YOUR OBJECTIVE: From the line containing "obj.matrix_world = world" through the last line of the data, return those lines exactly as written and nothing more.

RECORDED DATA:
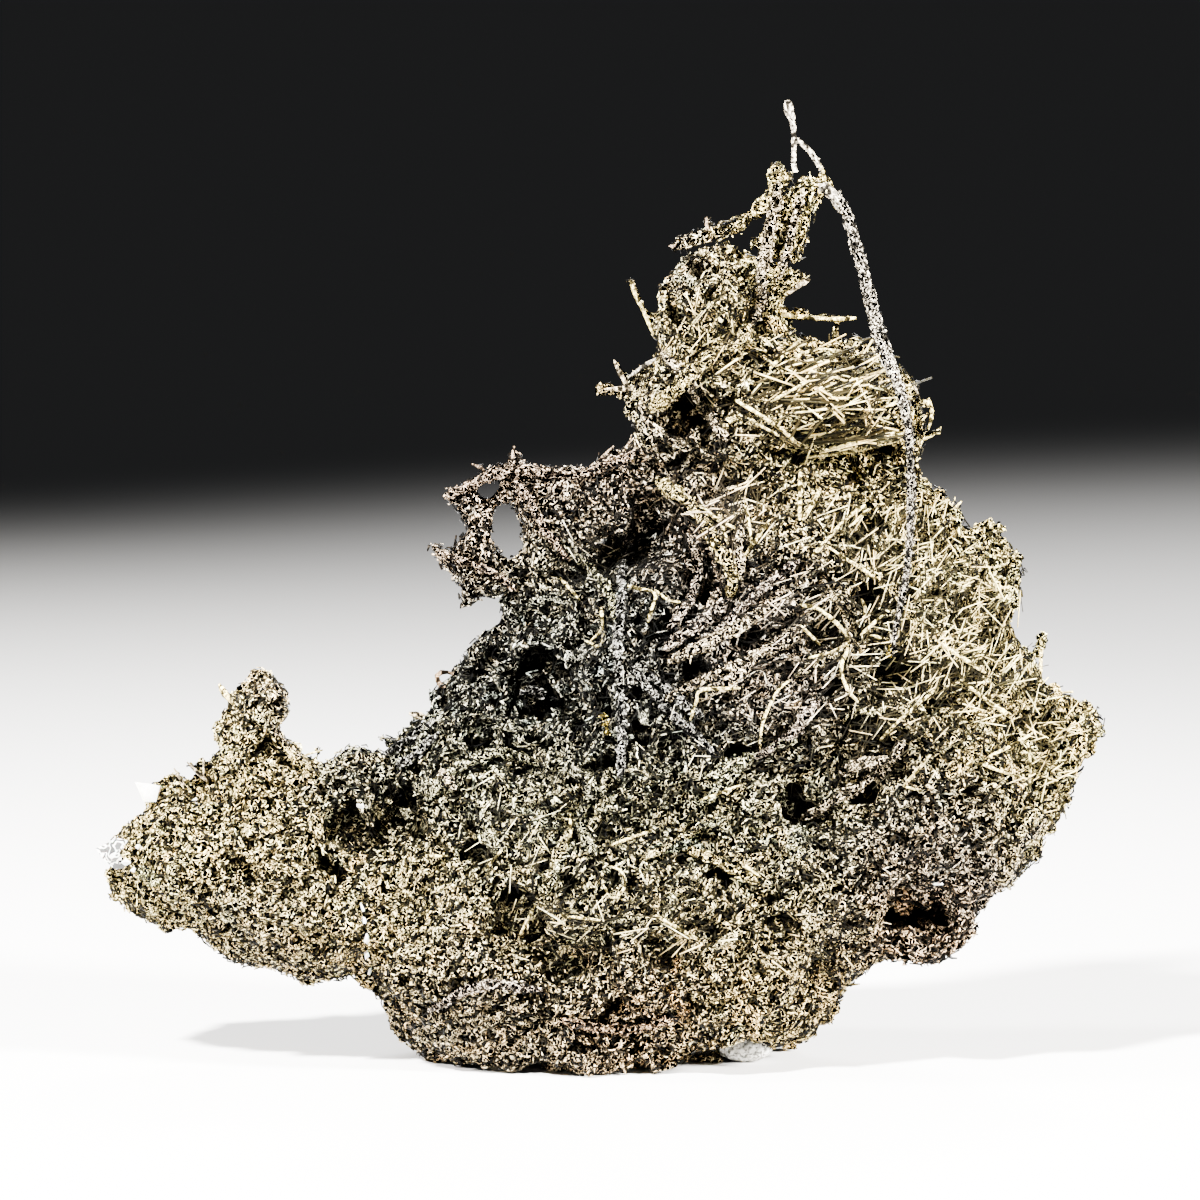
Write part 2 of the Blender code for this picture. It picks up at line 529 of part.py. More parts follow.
def cut_plane(body, point, normal):
    """Cut away what lies on the side of a plane that its normal points to."""
    shape = bmesh.new()
    shape.from_mesh(body.data)
    everything = shape.verts[:] + shape.edges[:] + shape.faces[:]
    found = bmesh.ops.bisect_plane(
        shape, geom=everything, dist=0.0000001, plane_co=Vector(point) * MM,
        plane_no=Vector(normal), clear_outer=True)
    rim = [edge for edge in found["geom_cut"] if isinstance(edge, bmesh.types.BMEdge)]
    bmesh.ops.holes_fill(shape, edges=rim, sides=0)
    bmesh.ops.triangulate(shape, faces=[f for f in shape.faces if len(f.verts) > 4])
    bmesh.ops.recalc_face_normals(shape, faces=shape.faces)
    shape.to_mesh(body.data)
    shape.free()


def cut_line(body, line, side):
    """Cut along a line drawn in X and Z; side +1 keeps what is on its left."""
    (x0, z0), (x1, z1) = line
    length = math.hypot(x1 - x0, z1 - z0)
    left = Vector((-(z1 - z0), 0.0, x1 - x0)) / length
    point = Vector((x0, 0.0, z0)) + left * side * KERF / 2
    cut_plane(body, point, -left * side)


def combine(body, tool_mesh, operation):
    """Join a closed mesh to a body, or take it away, and use the tool up."""
    tool = as_object("tool", tool_mesh, CUTTERS)
    tool.hide_render = True
    tool.display_type = "WIRE"
    step = body.modifiers.new("combine", "BOOLEAN")
    step.operation = operation
    step.solver = "EXACT"
    step.object = tool
    apply_modifiers(body)
    bpy.data.objects.remove(tool)
    bpy.data.meshes.remove(tool_mesh)


def tube(points, radii, sides):
    """Make a closed tube along points, with a radius at each."""
    curve = bpy.data.curves.new("tube", "CURVE")
    curve.dimensions = "3D"
    curve.bevel_depth = 1.0 * MM
    curve.bevel_resolution = max(0, (sides - 4) // 2)
    curve.use_fill_caps = True
    spline = curve.splines.new("POLY")
    spline.points.add(len(points) - 1)
    for point, place, radius in zip(spline.points, points, radii):
        point.co = (*(Vector(place) * MM), 1.0)
        point.radius = radius
    thing = as_object("tube", curve, CUTTERS)
    mesh = evaluated_mesh(thing)
    bpy.data.objects.remove(thing)
    weld(mesh)
    return mesh


def smooth_line(line, steps):
    """Read a smooth curve through points that also carry a radius."""
    points = np.array(line)
    padded = np.vstack((2 * points[0] - points[1], points, 2 * points[-1] - points[-2]))
    made = []
    for index in range(len(points) - 1):
        p0, p1, p2, p3 = padded[index:index + 4]
        for part in range(steps):
            t = part / steps
            made.append(0.5 * (2 * p1 + (p2 - p0) * t + (2 * p0 - 5 * p1 + 4 * p2 - p3) * t ** 2
                               + (3 * p1 - p0 - 3 * p2 + p3) * t ** 3))
    made.append(points[-1])
    return np.array(made)


def add_twigs(body, twigs):
    """Join tapered twigs to a body."""
    for root, tip, root_radius, tip_radius in twigs:
        bend = (Vector(root) + Vector(tip)) / 2 + Vector(TWIG_BEND)
        middle_radius = (root_radius + tip_radius) / 2
        combine(body, tube((root, bend, tip), (root_radius, middle_radius, tip_radius),
                           TWIG_SIDES), "UNION")


def add_ridges(body, ridges):
    """Join strands to the front face, half sunk in it."""
    for line, radius in ridges:
        shape = bmesh.new()
        shape.from_mesh(body.data)
        surface = BVHTree.FromBMesh(shape)
        shape.free()
        places = []
        for x, z in line:
            start = Vector((x, -CLEAR_OF_ALL, z)) * MM
            hit = surface.ray_cast(start, Vector((0.0, 1.0, 0.0)))[0]
            places.append((x, hit.y / MM - 0.25 * radius, z))
        radii = [radius] * len(line)
        radii[0] = radii[-1] = 0.6 * radius
        combine(body, tube(places, radii, RIDGE_SIDES), "UNION")


def finish(body, colour):
    """Give a piece its material."""
    body.data.materials.clear()
    body.data.materials.append(colour)


def mass_depth(z):
    """Half the depth of the main mass at a height: it narrows to the foot and to the top."""
    if z < MASS_WIDEST_Z:
        rise = max(z / MASS_WIDEST_Z, 0.0)
        return FOOT_HALF_DEPTH + (MASS_HALF_DEPTH - FOOT_HALF_DEPTH) * rise
    rise = min((z - MASS_WIDEST_Z) / (MASS_TOP_Z - MASS_WIDEST_Z), 1.0)
    return MASS_HALF_DEPTH + (MASS_TOP_HALF_DEPTH - MASS_HALF_DEPTH) * rise ** 1.2


def arch_bay():
    """The space above the main mass that the arch fills, a kerf larger all round."""
    (x0, z0), (x1, z1) = ARCH_CUT
    slope = (z1 - z0) / (x1 - x0)
    half = KERF / 2
    ring = ((ARCH_BAY_LEFT_X, z0 + (ARCH_BAY_LEFT_X - x0) * slope - half), (x1 + half, z1 - half),
            (x1 + half, ARCH_TOP_Z), (ARCH_BAY_LEFT_X, ARCH_TOP_Z))
    return outline_slab("arch_bay", (ring,), 0.0, CLEAR_OF_ALL)


def make_mass():
    """The main mass, with its foot, hollows, lying strands and edge twigs."""
    body = grown("main_mass", (MASS_OUTLINE, MASS_HOLE), MASS_MIDDLE_Y, mass_depth,
                 MASS_GROWTH, MASS_LUMPS, MASS_PITS, MASS_BACK_PITS)
    cut_plane(body, UNDERCUT_POINT, UNDERCUT_NORMAL)
    for x, y, z, *radii in UNDERSIDE_NOTCHES:
        combine(body, ball_mesh("notch", (x, y, z), radii), "DIFFERENCE")
    cut_plane(body, (0.0, 0.0, FOOT_Z), (0.0, 0.0, -1.0))
    cut_plane(body, (0.0, 0.0, TOWER_CUT_Z - KERF / 2), (0.0, 0.0, 1.0))
    cut_line(body, LOBE_CUT, -1)
    combine(body, arch_bay(), "DIFFERENCE")
    add_ridges(body, MASS_RIDGES)
    add_twigs(body, MASS_TWIGS)
    finish(body, SILVER)
    return body


def make_lobe():
    """The lobe that runs off to the left, with its knob."""
    body = grown("left_lobe", (LOBE_OUTLINE,), LOBE_MIDDLE_Y, lambda z: LOBE_HALF_DEPTH,
                 LOBE_GROWTH, LOBE_LUMPS, LOBE_PITS, LOBE_BACK_PITS)
    cut_line(body, LOBE_CUT, 1)
    add_twigs(body, LOBE_TWIGS)
    finish(body, SILVER)
    return body


def make_arch():
    """The lattice that arches off the upper left shoulder."""
    body = grown("left_arch", (ARCH_OUTLINE, *ARCH_HOLES), 0.0, lambda z: ARCH_HALF_DEPTH,
                 ARCH_GROWTH)
    cut_plane(body, (ARCH_RIGHT_X - KERF / 2, 0.0, 0.0), (1.0, 0.0, 0.0))
    cut_line(body, ARCH_CUT, 1)
    add_twigs(body, ARCH_TWIGS)
    finish(body, DARK_SILVER)
    return body


def make_tower():
    """The tower on top of the mass."""
    body = grown("tower", (TOWER_OUTLINE,), 0.0, lambda z: TOWER_HALF_DEPTH,
                 TOWER_GROWTH, TOWER_LUMPS, TOWER_PITS, TOWER_BACK_PITS)
    cut_plane(body, (0.0, 0.0, TOWER_CUT_Z + KERF / 2), (0.0, 0.0, -1.0))
    cut_line(body, CREST_CUT, -1)
    combine(body, arch_bay(), "DIFFERENCE")
    add_ridges(body, TOWER_RIDGES)
    add_twigs(body, TOWER_TWIGS)
    finish(body, SILVER)
    return body


def make_column():
    """The crest that rises from the tower to the fork."""
    body = grown("crest_column", (COLUMN_OUTLINE,), 0.0, lambda z: CREST_HALF_DEPTH,
                 COLUMN_GROWTH)
    cut_line(body, CREST_CUT, 1)
    cut_line(body, BRANCH_CUT, -1)
    finish(body, DARK_SILVER)
    return body


def make_branch():
    """The branch that leaves the crest to the left."""
    body = grown("crest_branch", (BRANCH_OUTLINE,), 0.0, lambda z: BRANCH_HALF_DEPTH,
                 BRANCH_GROWTH)
    cut_line(body, BRANCH_CUT, 1)
    add_twigs(body, BRANCH_TWIGS)
    finish(body, DARK_SILVER)
    return body


def make_strand():
    """The long strand that hangs in a curve from the crest, a lumpy rod."""
    line = smooth_line(STRAND_LINE, STRAND_STEPS)
    radii = [radius * (1.0 + 0.22 * noise.noise((x * 0.9, 2.0, z * 0.9)))
             for x, _, z, radius in line]
    body = as_object("long_strand", tube(line[:, :3], radii, STRAND_SIDES), PARTS)
    finish(body, SILVER)
    return body


def make_top_wire():
    """The thin wire at the very top, with its side wire and spur."""
    line = smooth_line(TOP_WIRE_LINE, 2)
    body = as_object("top_wire", tube(line[:, :3], line[:, 3], TWIG_SIDES), PARTS)
    side = smooth_line(SIDE_WIRE_LINE, 2)
    combine(body, tube(side[:, :3], side[:, 3], TWIG_SIDES), "UNION")
    add_twigs(body, (SIDE_SPUR,))
    finish(body, SILVER)
    return body


def chip_mesh(name, placing, clearance):
    """A cleavage fragment: a skewed block."""
    centre, half, turn = placing
    half = Vector(half) + Vector((clearance, clearance, clearance))
    shape = bmesh.new()
    bmesh.ops.create_cube(shape, size=2.0)
    for vert in shape.verts:
        vert.co.x += CLEAVAGE_SKEW * vert.co.z
    turn_matrix = Matrix.Rotation(math.radians(turn[2]), 4, "Z") @ Matrix.Rotation(
        math.radians(turn[1]), 4, "Y") @ Matrix.Rotation(math.radians(turn[0]), 4, "X")
    place = Matrix.Translation(Vector(centre) * MM) @ turn_matrix @ Matrix.Diagonal(
        (*(Vector(half) * MM), 1.0))
    shape.transform(place)
    mesh = bpy.data.meshes.new(name)
    shape.to_mesh(mesh)
    shape.free()
    return mesh


def make_chip(name, placing, holder):
    """Set a chip in a pocket of the piece that holds it."""
    combine(holder, chip_mesh("pocket", placing, POCKET_ROOM), "DIFFERENCE")
    body = as_object(name, chip_mesh(name, placing, 0.0), PARTS)
    finish(body, CALCITE)
    return body


def make_pebble(holder):
    """The pebble caught under the right of the mass, flat where it rests."""
    combine(holder, ball_mesh("pocket", *PEBBLE, POCKET_ROOM + PEBBLE_ROUGHNESS), "DIFFERENCE")
    body = as_object("base_pebble", ball_mesh("base_pebble", *PEBBLE), PARTS)
    roughen(body, 1.8, PEBBLE_ROUGHNESS, 11)
    cut_plane(body, (0.0, 0.0, FOOT_Z), (0.0, 0.0, -1.0))
    finish(body, STONE)
    return body


mass = make_mass()
lobe = make_lobe()
make_arch()
make_tower()
make_column()
make_branch()
make_strand()
make_top_wire()
make_chip("calcite_chip", CHIP, lobe)
make_chip("calcite_rim", RIM, lobe)
make_pebble(mass)
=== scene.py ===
"""The looks of the native silver specimen: the mat of wires, grains and needles on its form.

Each faceted silver solid of the frame is replaced by an uneven crust of the same form, which
is thatched with short lumpy wires, straight needles, ropes of grains and single bright wires.
The stones have meshes of their own. All lengths below are millimetres unless a comment says
otherwise; places on the photographed side are pixels of the 1200 by 1200 photograph.
"""

import math
from collections import namedtuple

import bmesh
import bpy
import numpy as np
from mathutils import Matrix, Vector, noise
from mathutils.bvhtree import BVHTree


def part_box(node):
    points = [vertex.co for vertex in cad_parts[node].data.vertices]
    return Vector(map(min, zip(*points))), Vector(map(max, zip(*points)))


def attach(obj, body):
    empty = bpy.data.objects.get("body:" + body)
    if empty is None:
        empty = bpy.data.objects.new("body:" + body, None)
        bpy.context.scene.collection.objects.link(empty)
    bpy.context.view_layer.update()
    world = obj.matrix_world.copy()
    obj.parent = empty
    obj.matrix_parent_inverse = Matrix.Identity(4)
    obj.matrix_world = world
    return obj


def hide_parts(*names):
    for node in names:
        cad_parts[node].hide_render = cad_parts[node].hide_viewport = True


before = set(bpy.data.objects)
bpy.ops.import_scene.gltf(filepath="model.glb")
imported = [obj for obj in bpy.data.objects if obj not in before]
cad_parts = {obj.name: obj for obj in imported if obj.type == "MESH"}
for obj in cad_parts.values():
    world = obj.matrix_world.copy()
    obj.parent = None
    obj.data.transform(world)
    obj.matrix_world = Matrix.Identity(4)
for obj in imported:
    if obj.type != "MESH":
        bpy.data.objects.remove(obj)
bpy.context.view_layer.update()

MM = 0.001

# The camera stands where the photograph was taken from
CAMERA_ELEVATION = math.radians(5.0)
CAMERA_DISTANCE = 1000.0
CAMERA_AIM = np.array((0.0, 0.0, 46.2))
PIXEL = 0.1
MIDDLE_PIXEL = 600.0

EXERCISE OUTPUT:
    obj.matrix_world = world
    return obj


def hide_parts(*names):
    for node in names:
        cad_parts[node].hide_render = cad_parts[node].hide_viewport = True


before = set(bpy.data.objects)
bpy.ops.import_scene.gltf(filepath="model.glb")
imported = [obj for obj in bpy.data.objects if obj not in before]
cad_parts = {obj.name: obj for obj in imported if obj.type == "MESH"}
for obj in cad_parts.values():
    world = obj.matrix_world.copy()
    obj.parent = None
    obj.data.transform(world)
    obj.matrix_world = Matrix.Identity(4)
for obj in imported:
    if obj.type != "MESH":
        bpy.data.objects.remove(obj)
bpy.context.view_layer.update()

MM = 0.001

# The camera stands where the photograph was taken from
CAMERA_ELEVATION = math.radians(5.0)
CAMERA_DISTANCE = 1000.0
CAMERA_AIM = np.array((0.0, 0.0, 46.2))
PIXEL = 0.1
MIDDLE_PIXEL = 600.0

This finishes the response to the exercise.